Es ist geplant, die Gesetzgebung Anfang 2025 einzuführen, und ein Großteil der Vorbereitungsarbeit wurde bereits geleistet, da das britische Finanzministerium im Jahr 2023 eine Reihe von Vorschlägen konsultiert hat. Nun wird es Konsultationen zu den technischen Details geben, und ein Londoner Anwalt geht davon aus, dass „die Ausarbeitung und das Inkrafttreten des neuen Regelwerks im Vereinigten Königreich voraussichtlich etwa vier Jahre dauern wird“.
Freiwilliger Kodex
Anbieter von ESG-Ratings werden aktuell von der Financial Conduct Authority (FCA) beaufsichtigt. Die FCA hat bereits den freiwilligen Verhaltenskodex der britischen Industrie für Anbieter von ESG-Daten und Ratings unterstützt. Wie die FCA feststellte, werden Unternehmen, die sich freiwillig an diesen Kodex halten, den Übergang zu einem stärker formalisierten Regulierungssystem wahrscheinlich als deutlich weniger ressourcenintensiv empfinden.
Im Anschluss an einen von der International Organization of Securities Commissions (IOSCO) im November 2021 veröffentlichten Bericht beauftragte die FCA im Jahr 2022 die International Capital Market Association (ICMA) und die International Regulatory Strategy Group (IRSG) mit der Einberufung einer Branchengruppe.

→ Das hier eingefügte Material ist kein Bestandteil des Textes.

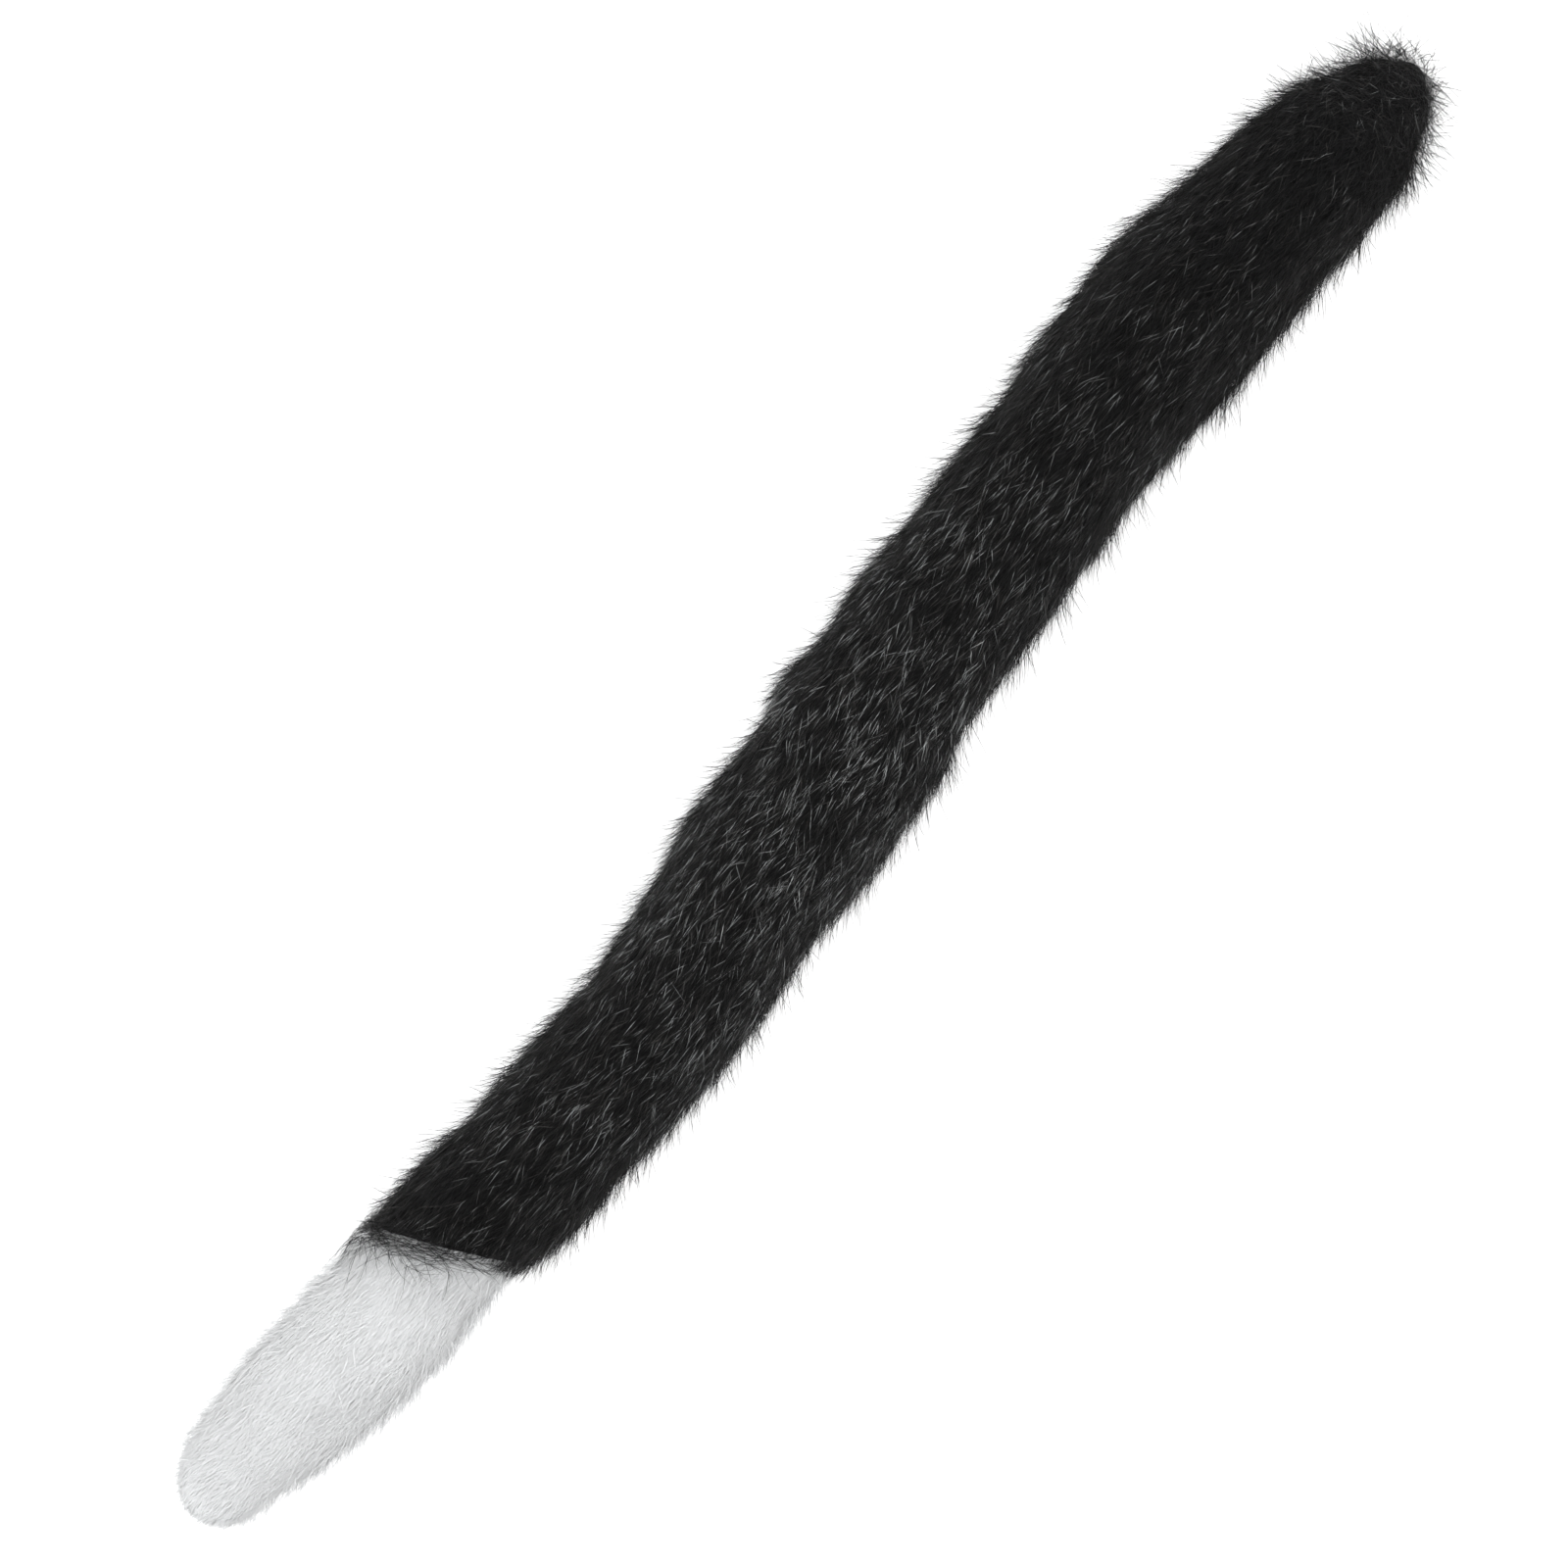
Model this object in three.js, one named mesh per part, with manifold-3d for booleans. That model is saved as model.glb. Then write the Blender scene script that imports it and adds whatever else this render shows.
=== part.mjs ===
// Costume animal tail: a black fur sleeve with a white fur tip, stuffed, lying on its flattened underside.
// Millimetres, +Z up, floor at z = 0. The root end points to +X and the white tip to -X.

import * as THREE from 'three';
import { mergeVertices } from 'three/addons/utils/BufferGeometryUtils.js';
import Module from 'manifold-3d';

const wasm = await Module();
wasm.setup();

// The whole tail, over its coat. The coat is combed away from the root end, so that end has no coat on it.
const TAIL_LENGTH = 600;
const TAIL_WIDTH = 60;
const TAIL_HEIGHT = 48;
const TAIL_SWAY = 14;

// The coat and the fur fabric that it grows from
const COAT_DEPTH = 5;
const PELT_THICKNESS = 3;
const UNDERSIDE_FLATTENING = 3;

// The seam between black and white fur, on the centre line
const SEAM_ALONG = 489;
const SEAM_SLANT_DEG = 28;
const SEAM_GAP = 0.3;
const SEAM_OVERHANG = 6;
const SEAM_BARE = 3;

// The locks of the coat, and how far one may differ from the next
const LOCK_LENGTH = 46;
const LOCK_SHORTEST = 22;
const LOCK_WIDTH = 19;
const LOCK_ROW_SPACING = 30;
const LOCK_ROOT_RISE = 1;
const LOCK_TIP_LIFT = 3;
const LOCK_SCATTER = 0.25;
const LOCK_DRIFT = 0.5;
const LOCK_SEED = 11;
const COAT_LOWEST_ANGLE_DEG = 32;

// The filling
const STUFFING_CLEARANCE = 0.3;

// The safety pin under the root end
const PIN_LENGTH = 38;
const PIN_WIDTH = 8;
const PIN_WIRE = 1.2;
const PIN_CAP_LENGTH = 8;
const PIN_CAP_THICKNESS = 2.2;
const PIN_FROM_ROOT = 54;
const PIN_CLEARANCE = 0.3;

// How finely the round forms are cut
const FACETS_AROUND = 16;
const RINGS_PER_ROW = 2;
const RINGS_CLOSEST = 1.5;
const WIRE_SIDES = 8;

// Sections from the root end to the tip. Along is a share of the length, sway of TAIL_SWAY towards +Y,
// width and height of the widest and highest section, and rise of the highest centre line.
const SECTIONS = [
  { along: 0.000, sway: 0.00, width: 0.12, height: 0.12, rise: 0.82 },
  { along: 0.012, sway: 0.02, width: 0.48, height: 0.50, rise: 0.85 },
  { along: 0.030, sway: 0.09, width: 0.71, height: 0.74, rise: 0.90 },
  { along: 0.070, sway: 0.20, width: 0.87, height: 0.91, rise: 0.95 },
  { along: 0.120, sway: 0.35, width: 0.91, height: 0.95, rise: 0.97 },
  { along: 0.200, sway: 0.50, width: 1.00, height: 1.00, rise: 1.00 },
  { along: 0.280, sway: 0.37, width: 0.93, height: 0.97, rise: 0.97 },
  { along: 0.360, sway: 0.16, width: 0.93, height: 0.95, rise: 0.95 },
  { along: 0.430, sway: -0.07, width: 0.93, height: 0.95, rise: 0.95 },
  { along: 0.500, sway: -0.44, width: 1.00, height: 0.97, rise: 0.97 },
  { along: 0.580, sway: -0.71, width: 0.93, height: 0.93, rise: 0.93 },
  { along: 0.650, sway: -1.00, width: 0.87, height: 0.88, rise: 0.88 },
  { along: 0.740, sway: -0.90, width: 0.85, height: 0.84, rise: 0.84 },
  { along: 0.800, sway: -0.70, width: 0.82, height: 0.80, rise: 0.80 },
  { along: 0.860, sway: -0.64, width: 0.82, height: 0.77, rise: 0.77 },
  { along: 0.910, sway: -0.45, width: 0.76, height: 0.70, rise: 0.70 },
  { along: 0.950, sway: -0.33, width: 0.66, height: 0.58, rise: 0.60 },
  { along: 0.980, sway: -0.20, width: 0.46, height: 0.40, rise: 0.50 },
  { along: 1.000, sway: -0.05, width: 0.08, height: 0.08, rise: 0.44 },
];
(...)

Das Ziel bestand von Anfang an darin, eine Art Branchenkonsens auf der Grundlage der Praxis zu erreichen. Die Arbeitsgruppe für ESG-Daten und -Ratings verfügte über eine breite Mitgliedschaft von Ratinganbietern, Buy-Side-Firmen und Branchenverbänden und wurde von einem Lenkungsausschuss geleitet, dem M&G, Moody's ESG Solutions, die London Stock Exchange Group und Slaughter and May angehörten.
Wie bei dem geplanten Gesetz wurde auch bei der neuen Regelung eine internationale Kohärenz angestrebt, indem sich der Kodex in erster Linie auf die Empfehlungen der IOSCO stützt. Die Mitglieder betrachteten auch die Entwicklungen in Ländern wie Japan, der EU, Singapur und Hongkong.
ICMA übernimmt Führungsrolle
Ein erster Entwurf des Kodex wurde am 5. Juli 2023 veröffentlicht, woraufhin eine dreimonatige Konsultationsphase folgte, die am 5. Oktober 2023 endete. Mit der Veröffentlichung des endgültigen Kodex im Dezember 2023 übernahm die ICMA dessen Verwaltung.
Im Laufe des Jahres 2024 haben sich viele Anbieter von ESG-Ratings angeschlossen, und die ICMA hat eine Liste der Anbieter veröffentlicht, die sich angeschlossen haben.
Ein Bereich, der thematisiert wird, sind Interessenkonflikte, wenn Anbieter von ESG-Ratings und -Datenprodukten andere Geschäftsbeziehungen mit einem Kunden unterhalten, wie z. B. Beratungstätigkeiten oder Kreditratings. So ist beispielsweise das Sustainable Finance Assessments Team von Moody's Ratings für die Analyse und Erstellung von Second Party Opinions und Net Zero Assessments verantwortlich. SPOs bieten eine Bewertung der Übereinstimmung von Finanzinstrumenten wie Green Bonds oder korporativen Finanzierungsrahmen mit den Prinzipien der Nachhaltigkeit. Net Zero Assessments geben einen Überblick über die Stärke der Pläne eines Unternehmens zur Reduzierung der Kohlenstoffemissionen im Vergleich zu einem globalen Netto-Null-Pfad.
Der Verkauf und Vertrieb von Second Party Opinions und Net Zero Assessments wird von einem speziellen ESG Relationship Management Team innerhalb der Moody's Ratings Commercial Gruppe durchgeführt und ist von allen analytischen Aktivitäten angemessen getrennt. Die analytischen Ansätze werden auf der Website veröffentlicht, so dass die Anleger Vergleiche mit konkurrierenden ESG-Rating-Anbietern anstellen können.
Großes Geschäft
Second Party Opinions sind zu einem bedeutenden Geschäftszweig für Unternehmen geworden, die ihren nachhaltigen Finanzierungsrahmen sowohl für soziale als auch für grüne Faktoren festlegen. Im Jahr 2024 listet Moody's weltweit 112 neue Second Party Opinions auf, mit einer vielfältigen Gruppe von Kunden, darunter Pearson plc für sein Social Bond Framework, Sparebanken Sor für sein Green Bond Framework und das chinesische Unternehmen State Power Investment Corporation für sein Green Finance Framework.